What this task involves => Write out the listing in full, matching it word for word.

Given material =>
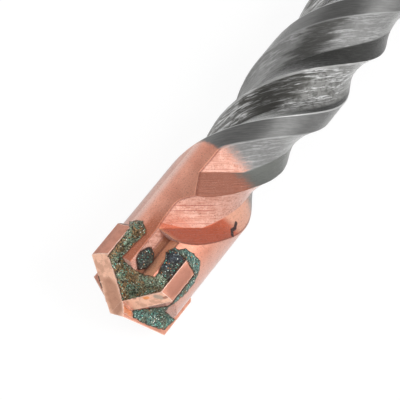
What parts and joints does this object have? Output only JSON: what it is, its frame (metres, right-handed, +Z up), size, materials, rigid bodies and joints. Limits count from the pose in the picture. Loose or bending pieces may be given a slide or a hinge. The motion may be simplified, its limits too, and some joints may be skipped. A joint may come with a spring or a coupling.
{
  "type": "masonry drill bit",
  "caption": "Round-shank masonry drill bit with a four-edged carbide head, copper-plated tip and steep helical flutes.",
  "frame": {"origin": "centre of the shank's flat rear end face", "axes": "+X along the bit's axis from the shank to the tip, +Z up with the bit lying on its body, +Y to the left when looking toward the tip"},
  "size_m": [0.21, 0.0138, 0.0138],
  "materials": {
    "body_steel": "satin",
    "carbide": "matt sintered",
    "braze": "dark and sparkling"
  },
  "bodies": {
    "root": {"drill_body": "body_steel", "main_carbide_plate": "carbide", "cross_carbide_upper": "carbide", "cross_carbide_lower": "carbide", "braze_band_upper": "braze", "braze_band_lower": "braze", "braze_pad_upper": "braze", "braze_pad_lower": "braze", "braze_front_grooved_upper": "braze", "braze_front_grooved_lower": "braze", "braze_front_solid_upper": "braze", "braze_front_solid_lower": "braze", "braze_blob_upper": "braze"}
  },
  "joints": []
}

Problem solution =>
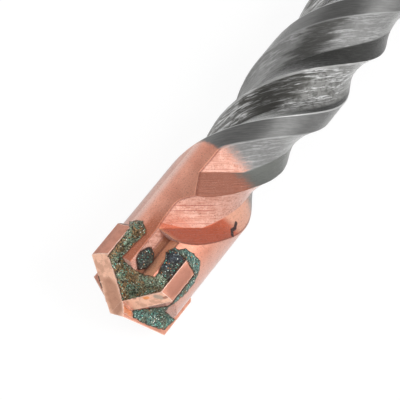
What parts and joints does this object have? Output only JSON: what it is, its frame (metres, right-handed, +Z up), size, materials, rigid bodies and joints. Limits count from the pose in the picture. Loose or bending pieces may be given a slide or a hinge. The motion may be simplified, its limits too, and some joints may be skipped. A joint may come with a spring or a coupling.
{
  "type": "masonry drill bit",
  "caption": "Round-shank masonry drill bit with a four-edged carbide head, copper-plated tip and steep helical flutes.",
  "frame": {"origin": "centre of the shank's flat rear end face", "axes": "+X along the bit's axis from the shank to the tip, +Z up with the bit lying on its body, +Y to the left when looking toward the tip"},
  "size_m": [0.21, 0.0138, 0.0138],
  "materials": {
    "body_steel": "satin",
    "carbide": "matt sintered",
    "braze": "dark and sparkling"
  },
  "bodies": {
    "root": {"drill_body": "body_steel", "main_carbide_plate": "carbide", "cross_carbide_upper": "carbide", "cross_carbide_lower": "carbide", "braze_band_upper": "braze", "braze_band_lower": "braze", "braze_pad_upper": "braze", "braze_pad_lower": "braze", "braze_front_grooved_upper": "braze", "braze_front_grooved_lower": "braze", "braze_front_solid_upper": "braze", "braze_front_solid_lower": "braze", "braze_blob_upper": "braze"}
  },
  "joints": []
}